In his convention address, AFL-CIO President John Sweeney said the labor movement would continue its “No More Business as Usual” campaign. “We are going to change the way we do business and the way our government is run,” he said.
“President Bush is actively undermining collective bargaining,” Sweeney charged. “Homeland security is being cynically used to keep 170,000 federal employees from collective bargaining.”
Sweeney said congressional inaction on corporate corruption is “pulling the economy down.” Jobs, a living wage, education, health care, prescription drugs and the right of workers to organize are the “real issues” in this year’s elections, he said. “Voters will not be distracted by war talk from their domestic priorities.”
Other convention speakers included Rep. William Clay, who blasted Bush’s tax cut for “wreaking havoc” on the economy by giving the budget surplus “back to the richest one percent of the people.”
Clay said the threat of a wider war in the Middle East was being used to divert public concern from domestic issues. He told the World Bush has not made the case for war with Iraq, and “the American people have other priorities.”

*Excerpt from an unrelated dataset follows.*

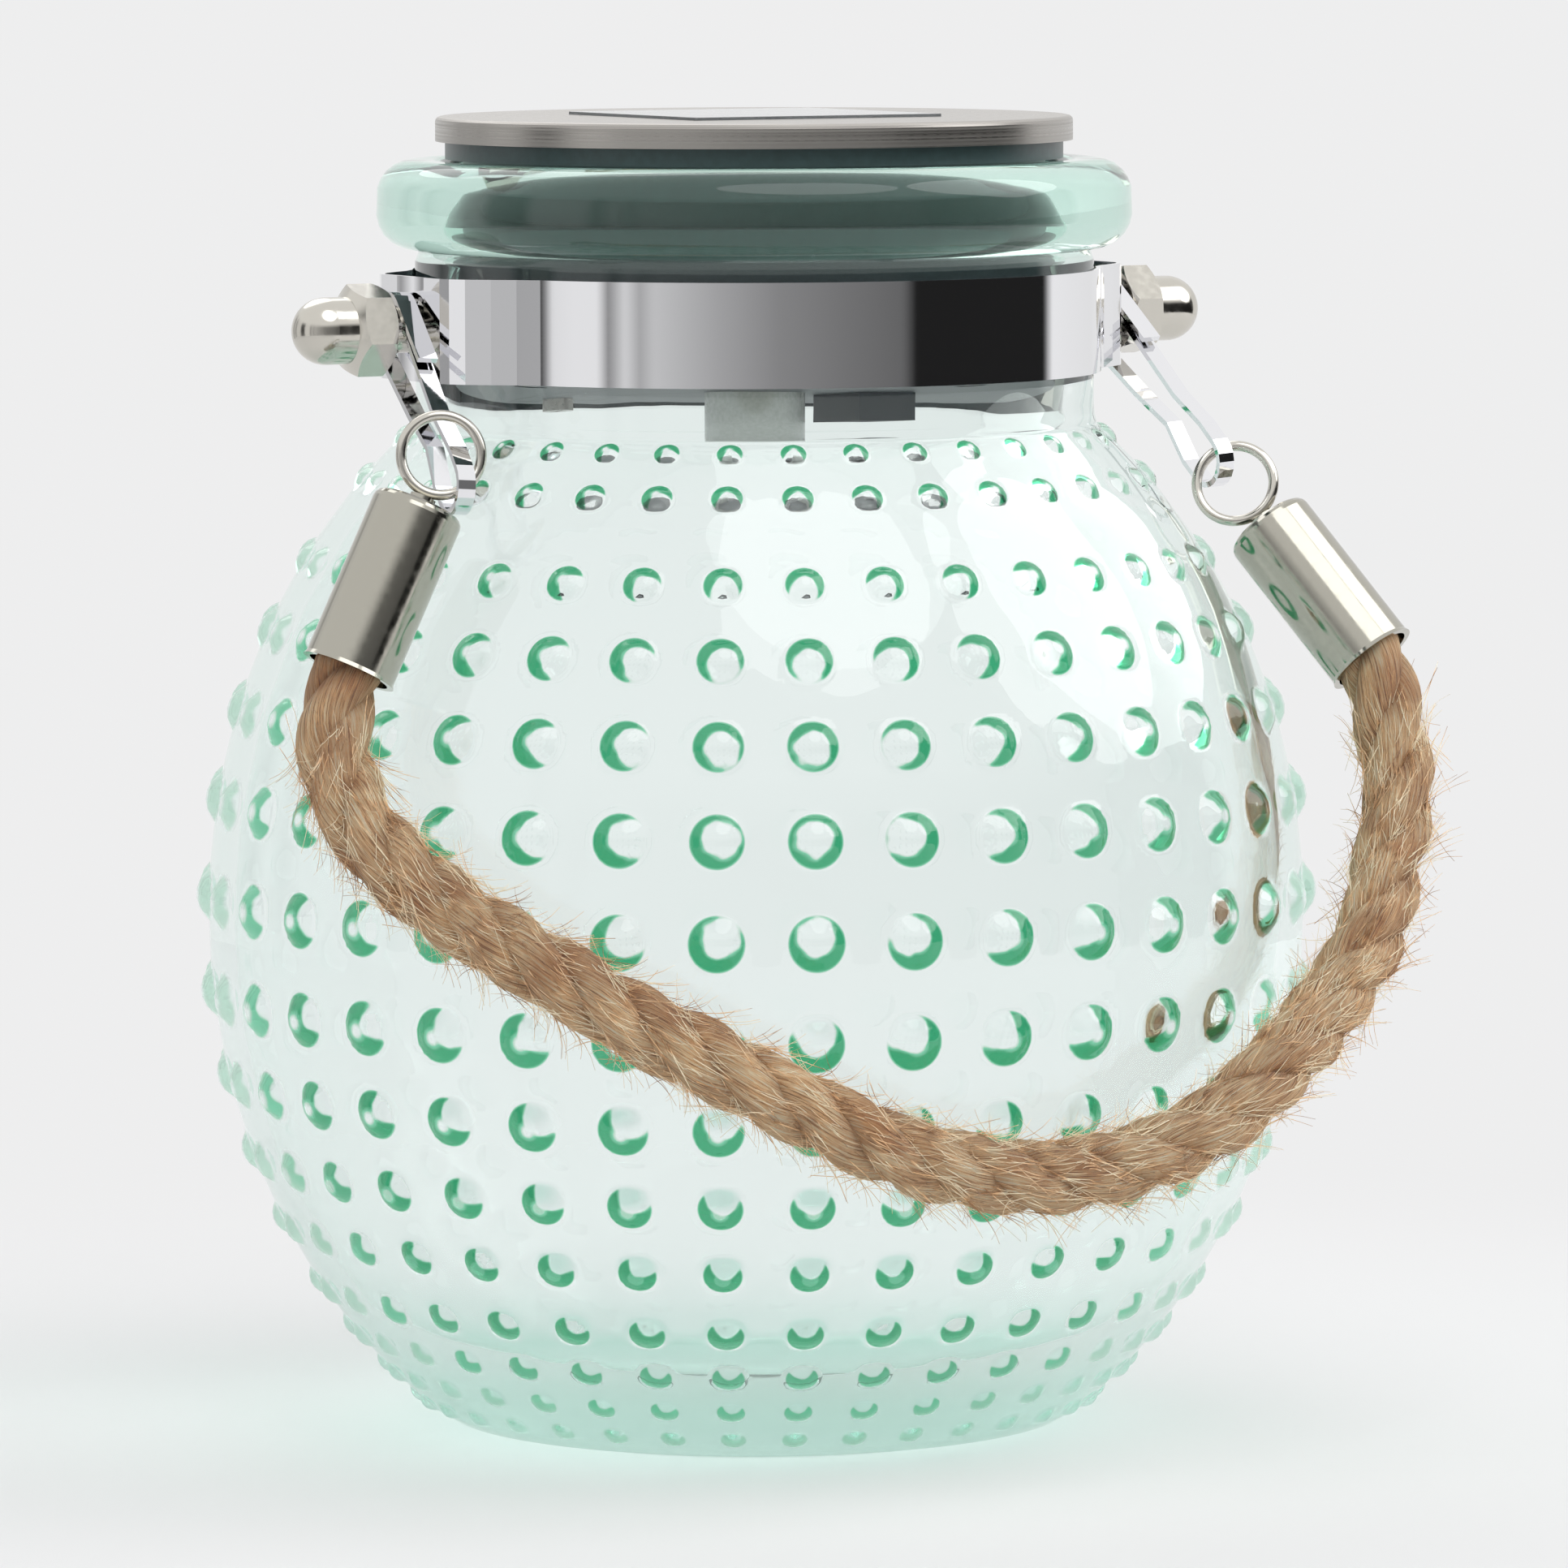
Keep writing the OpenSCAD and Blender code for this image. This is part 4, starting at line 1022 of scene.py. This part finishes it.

Interviews with several convention delegates showed widespread disagreement with the Bush administration’s war policy toward Iraq.
Alice Moore-Jones, president of the St. Louis Chapter of the Coalition of Labor Union Women, saw it as an effort to tip the scales in favor of right-wing candidates in the November elections. “It’s the only way he can win,” she said. “He’s capable of anything. Don’t forget, he stole the election.”
Carol Johnson, a Pacific, Mo., city council member, agreed. “When Bush stole the election, I told people we would have either a recession or a war. Now there’s a danger we’ll have both.”
Larry Bausola, an Electrical Workers member, said the administration was using the threat of war for “political advantage,” while Robert Kurticamp, president of Missouri’s Alliance of Retired Americans, rejected an invasion, saying, “There is not enough evidence for such drastic action.”